How much is this costing you? Let's do the math:

ParameterValue
Monthly searches20,000
Zero-result rate10%
Search conversion rate5%
Average order value$80
Revenue lost per month$8,000

The formula is simple: monthly searches × zero-result rate × conversion rate × AOV = lost revenue per month. Plug in your own numbers and the result will likely be higher than you expect. Many mid-sized ecommerce stores discover they are losing between $5,000 and $30,000 per month simply because of inadequate search.

But there is a hidden cost that is even more insidious: the erosion of brand trust. A user who cannot find what they are looking for does not think "this site has a bad search engine" — they think "this store does not carry what I need." The perception of a thin catalog is far more damaging than a visible technical glitch.

For a deeper look at how your platform's default search engine may be hurting you, read why default search costs you sales.

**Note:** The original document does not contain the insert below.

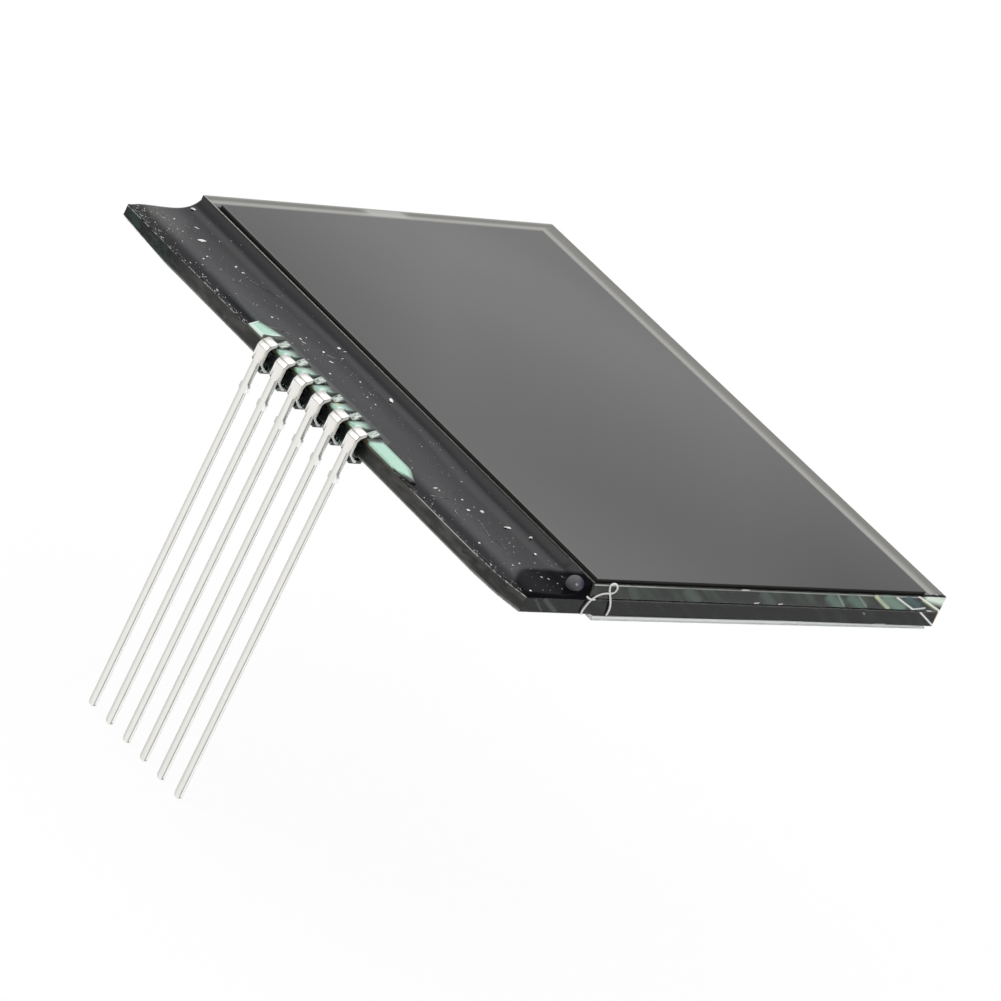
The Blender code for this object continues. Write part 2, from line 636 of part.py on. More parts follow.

10 Ecommerce Search Optimization Best Practices

Let's move from theory to action. Here are the 10 concrete steps that distinguish exceptional search from mediocre search. We have ordered them from easiest to implement to most advanced, so you can start immediately regardless of your current technical maturity.

1. Make the Search Bar Prominent

It sounds obvious, yet it is the first point of failure for many stores. The search bar should sit top-center or top-right, with a wide input field that is always visible — not hidden behind a magnifying-glass icon that requires an extra click. Use inviting placeholder text like "Search products, brands or categories..." and always pair the field with the magnifying-glass icon, the universal symbol for search.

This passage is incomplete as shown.